▸ **PROBLEM STATEMENT**: Make an exact copy of all the data.

▸ **SUPPLIED DATA**:
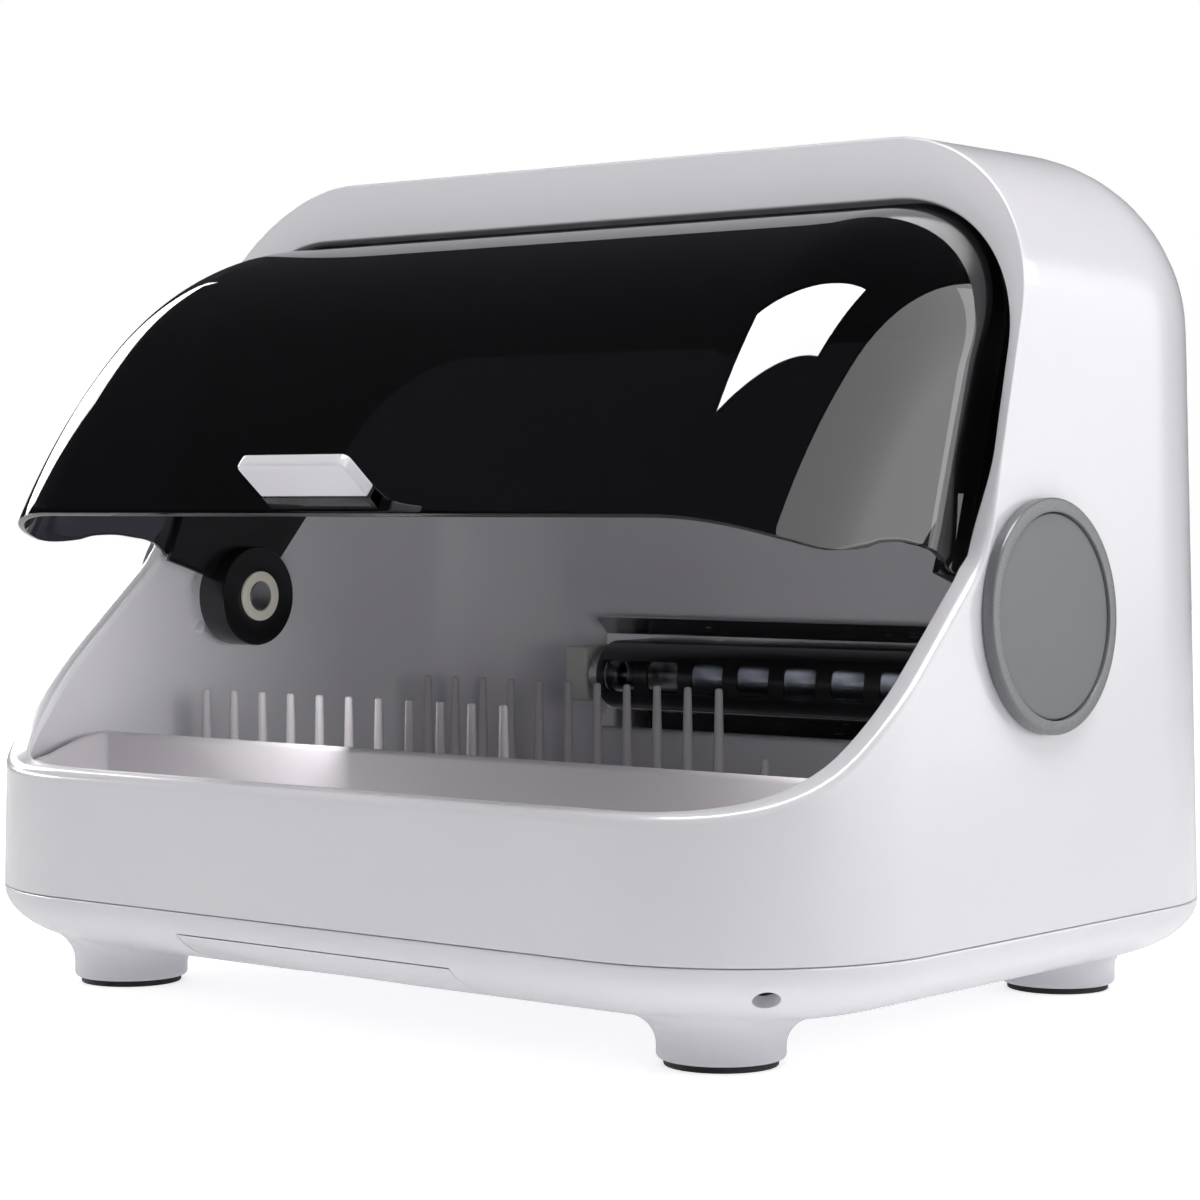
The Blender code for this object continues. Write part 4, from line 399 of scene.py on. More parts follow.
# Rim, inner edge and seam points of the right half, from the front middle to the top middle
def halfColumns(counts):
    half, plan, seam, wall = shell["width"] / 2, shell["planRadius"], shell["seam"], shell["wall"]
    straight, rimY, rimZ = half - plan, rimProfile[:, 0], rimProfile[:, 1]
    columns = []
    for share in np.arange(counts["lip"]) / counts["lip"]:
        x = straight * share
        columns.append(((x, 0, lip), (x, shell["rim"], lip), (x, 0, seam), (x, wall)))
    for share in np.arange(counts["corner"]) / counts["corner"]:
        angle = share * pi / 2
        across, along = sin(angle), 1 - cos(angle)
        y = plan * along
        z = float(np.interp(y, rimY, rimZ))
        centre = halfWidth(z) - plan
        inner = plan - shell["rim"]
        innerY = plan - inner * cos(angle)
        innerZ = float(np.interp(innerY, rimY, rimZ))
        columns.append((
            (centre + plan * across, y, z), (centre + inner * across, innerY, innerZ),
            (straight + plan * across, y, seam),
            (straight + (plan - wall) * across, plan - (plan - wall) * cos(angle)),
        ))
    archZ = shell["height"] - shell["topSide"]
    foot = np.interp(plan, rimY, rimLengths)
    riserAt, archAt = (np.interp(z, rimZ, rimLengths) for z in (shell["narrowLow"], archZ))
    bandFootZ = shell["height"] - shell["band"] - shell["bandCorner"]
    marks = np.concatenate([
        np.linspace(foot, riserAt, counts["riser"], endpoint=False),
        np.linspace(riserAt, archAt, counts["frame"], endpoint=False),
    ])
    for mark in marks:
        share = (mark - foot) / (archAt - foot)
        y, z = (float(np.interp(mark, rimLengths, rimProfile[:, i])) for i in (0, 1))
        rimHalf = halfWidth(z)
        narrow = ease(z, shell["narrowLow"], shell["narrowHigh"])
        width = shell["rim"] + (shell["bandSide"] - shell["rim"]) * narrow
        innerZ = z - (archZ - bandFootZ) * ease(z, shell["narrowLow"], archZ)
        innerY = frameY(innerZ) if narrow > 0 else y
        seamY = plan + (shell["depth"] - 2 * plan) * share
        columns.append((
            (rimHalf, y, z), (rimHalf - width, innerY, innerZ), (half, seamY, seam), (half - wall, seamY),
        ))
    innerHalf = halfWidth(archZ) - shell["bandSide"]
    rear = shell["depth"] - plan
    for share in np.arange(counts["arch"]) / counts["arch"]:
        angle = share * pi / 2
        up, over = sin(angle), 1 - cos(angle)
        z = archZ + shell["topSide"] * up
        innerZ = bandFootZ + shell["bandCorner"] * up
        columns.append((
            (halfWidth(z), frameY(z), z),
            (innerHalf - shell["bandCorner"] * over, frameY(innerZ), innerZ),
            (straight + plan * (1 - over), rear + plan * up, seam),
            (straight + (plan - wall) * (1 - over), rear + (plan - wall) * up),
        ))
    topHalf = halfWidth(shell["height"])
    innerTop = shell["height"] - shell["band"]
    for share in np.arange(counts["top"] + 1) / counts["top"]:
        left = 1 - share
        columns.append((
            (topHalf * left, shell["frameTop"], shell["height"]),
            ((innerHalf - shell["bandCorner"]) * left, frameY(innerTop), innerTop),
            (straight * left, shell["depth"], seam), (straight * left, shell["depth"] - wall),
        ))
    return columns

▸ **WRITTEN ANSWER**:
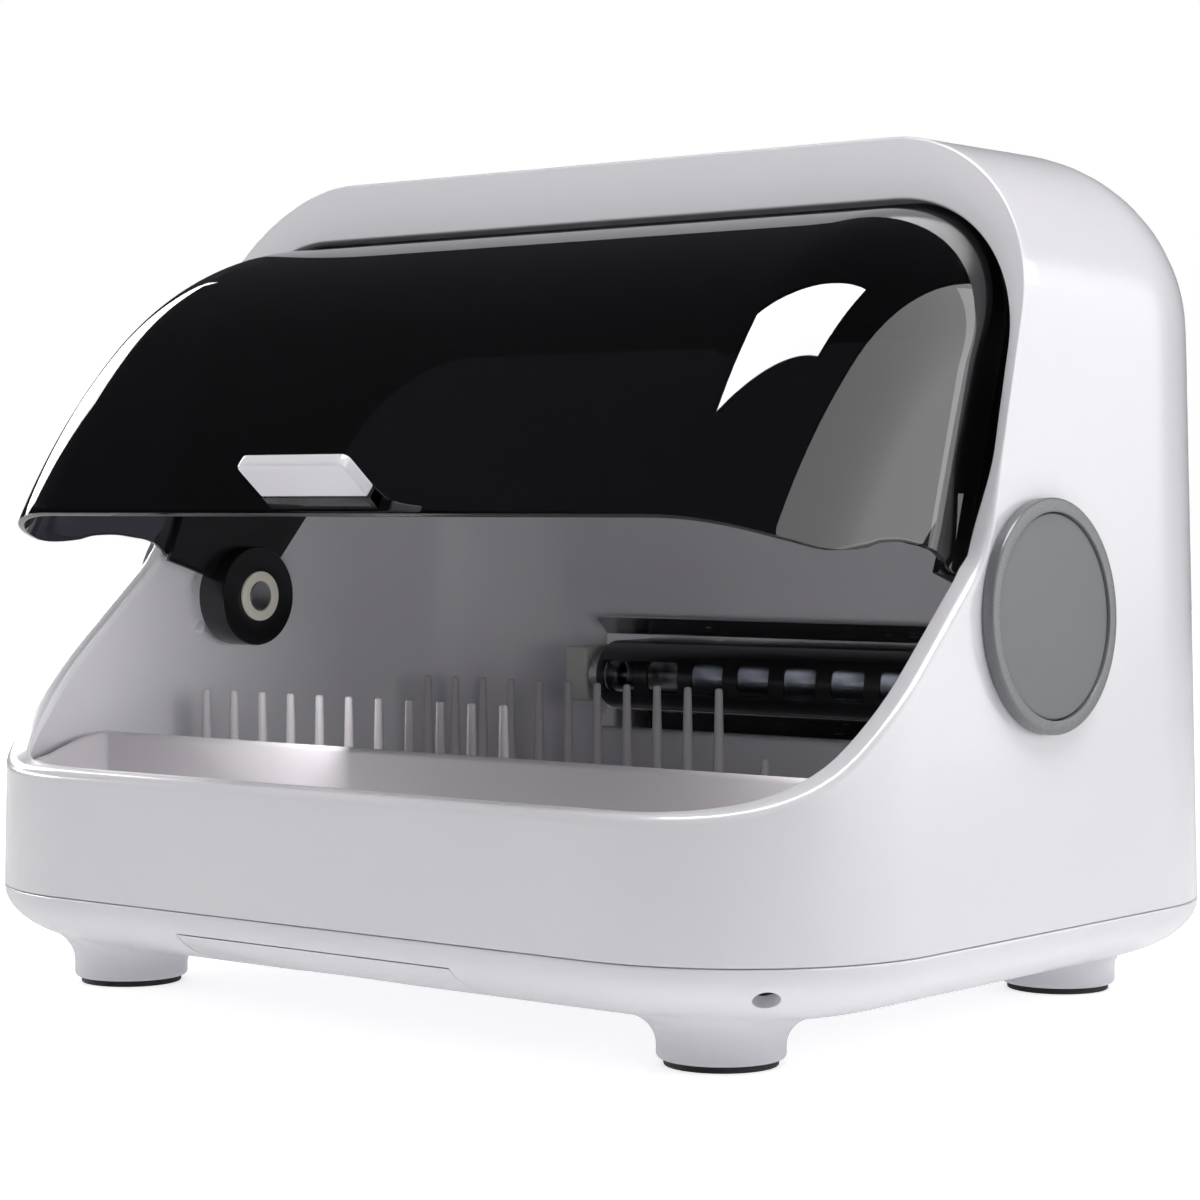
The Blender code for this object continues. Write part 4, from line 399 of scene.py on. More parts follow.
# Rim, inner edge and seam points of the right half, from the front middle to the top middle
def halfColumns(counts):
    half, plan, seam, wall = shell["width"] / 2, shell["planRadius"], shell["seam"], shell["wall"]
    straight, rimY, rimZ = half - plan, rimProfile[:, 0], rimProfile[:, 1]
    columns = []
    for share in np.arange(counts["lip"]) / counts["lip"]:
        x = straight * share
        columns.append(((x, 0, lip), (x, shell["rim"], lip), (x, 0, seam), (x, wall)))
    for share in np.arange(counts["corner"]) / counts["corner"]:
        angle = share * pi / 2
        across, along = sin(angle), 1 - cos(angle)
        y = plan * along
        z = float(np.interp(y, rimY, rimZ))
        centre = halfWidth(z) - plan
        inner = plan - shell["rim"]
        innerY = plan - inner * cos(angle)
        innerZ = float(np.interp(innerY, rimY, rimZ))
        columns.append((
            (centre + plan * across, y, z), (centre + inner * across, innerY, innerZ),
            (straight + plan * across, y, seam),
            (straight + (plan - wall) * across, plan - (plan - wall) * cos(angle)),
        ))
    archZ = shell["height"] - shell["topSide"]
    foot = np.interp(plan, rimY, rimLengths)
    riserAt, archAt = (np.interp(z, rimZ, rimLengths) for z in (shell["narrowLow"], archZ))
    bandFootZ = shell["height"] - shell["band"] - shell["bandCorner"]
    marks = np.concatenate([
        np.linspace(foot, riserAt, counts["riser"], endpoint=False),
        np.linspace(riserAt, archAt, counts["frame"], endpoint=False),
    ])
    for mark in marks:
        share = (mark - foot) / (archAt - foot)
        y, z = (float(np.interp(mark, rimLengths, rimProfile[:, i])) for i in (0, 1))
        rimHalf = halfWidth(z)
        narrow = ease(z, shell["narrowLow"], shell["narrowHigh"])
        width = shell["rim"] + (shell["bandSide"] - shell["rim"]) * narrow
        innerZ = z - (archZ - bandFootZ) * ease(z, shell["narrowLow"], archZ)
        innerY = frameY(innerZ) if narrow > 0 else y
        seamY = plan + (shell["depth"] - 2 * plan) * share
        columns.append((
            (rimHalf, y, z), (rimHalf - width, innerY, innerZ), (half, seamY, seam), (half - wall, seamY),
        ))
    innerHalf = halfWidth(archZ) - shell["bandSide"]
    rear = shell["depth"] - plan
    for share in np.arange(counts["arch"]) / counts["arch"]:
        angle = share * pi / 2
        up, over = sin(angle), 1 - cos(angle)
        z = archZ + shell["topSide"] * up
        innerZ = bandFootZ + shell["bandCorner"] * up
        columns.append((
            (halfWidth(z), frameY(z), z),
            (innerHalf - shell["bandCorner"] * over, frameY(innerZ), innerZ),
            (straight + plan * (1 - over), rear + plan * up, seam),
            (straight + (plan - wall) * (1 - over), rear + (plan - wall) * up),
        ))
    topHalf = halfWidth(shell["height"])
    innerTop = shell["height"] - shell["band"]
    for share in np.arange(counts["top"] + 1) / counts["top"]:
        left = 1 - share
        columns.append((
            (topHalf * left, shell["frameTop"], shell["height"]),
            ((innerHalf - shell["bandCorner"]) * left, frameY(innerTop), innerTop),
            (straight * left, shell["depth"], seam), (straight * left, shell["depth"] - wall),
        ))
    return columns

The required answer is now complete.